Pero Amador no volvería ni pronto ni otro día porque a pesar del tiempo transcurrido sigo en un hospital para enfermos mentales en calidad de desconocido, sin posibilidad de movimiento, sin habla y sin recordar cual era mi nombre real. Regresaría sí, muchas otras veces, La Caravana del Consuelo a esa ciudad pero sin Amador, con sus discursos políticos e infames manipulando la inocencia de la gente con palabras traidoras y llenas de intenciones burdas además de los espectáculos vulgares que ahora se presentaban, pero nadie daría señas de advertir nada. Ninguna persona se quejaría por la manera en que se estaba manchando un ideal que solo buscó llevar paz y armonía y al que seguían llamando “El movimiento de Amador”. Ni siquiera la fiel Carmelita que tan bien me conocía denunciaría mi desaparición pues estaba muy ocupada gozando de las caricias de uno de los tantos infiltrados en la parte trasera del autobús cada noche.

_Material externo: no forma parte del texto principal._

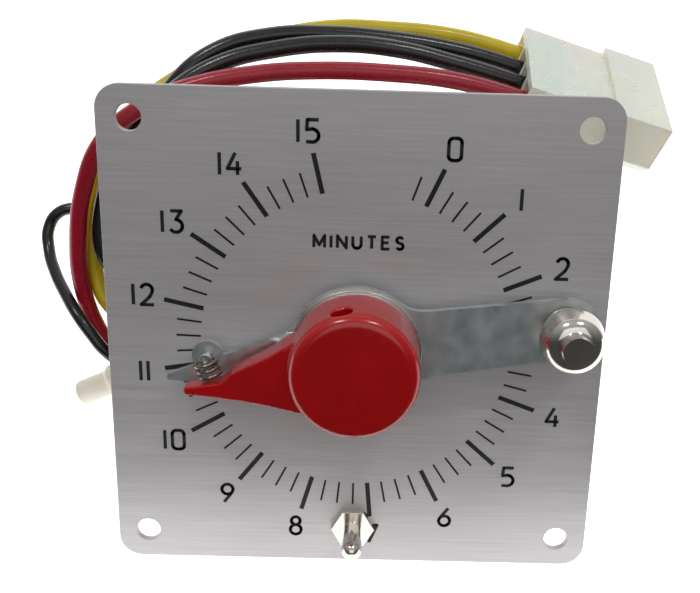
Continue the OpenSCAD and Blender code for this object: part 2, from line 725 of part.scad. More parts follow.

Alguna vez la vi a través de la ventana llena de barrotes del pabellón en el que permanecía y del que jamás salía. Pude asomarme hacia la calle, logré identificarla caminando al frente de toda la gente, pero no era la misma Carmelita triste con aquellas manos vacías de caricias, con sus senos marchitos de tanta soledad y los labios ajenos a todo beso que tanto me conmovió un día, la Carmelita de ahora era una mujer vulgar, los labios ajenos pintados de rojo intenso, los senos marchitos prácticamente al descubierto y las manos vacías ocupadas en recibir el dinero que la gente confiadamente les tendía para que el movimiento pudiera seguir en pie mucho más tiempo.
A veces, cierro los ojos y veo a mi abuelo recriminándome por no haber hecho caso a su eterno consejo de no convertirme en héroe porque terminaría muerto y solo. A pesar de mi delirio, o tal vez a causa de él le gritaba con todas mis fuerzas: “No he terminado como tú dijiste porque estoy vivo, nadie me asesinó”. Lo hacía tan enérgicamente que los enfermeros entraban a los pocos segundos al pabellón, me sujetaban con fuerza manos y piernas y me hacían dormir por días porque les enojaba escuchar mis torpes murmullos de mudo rompiendo el silencio del lugar.
A veces entre sueños, un nombre surgía entre las sombras: ¡Antonio! Me sentía desértico ¡Antonio! La tristeza anegaba mi alma con una lentitud punzante y dolorosa ¡Antonio! Y al escucharlo…me ponía a llorar.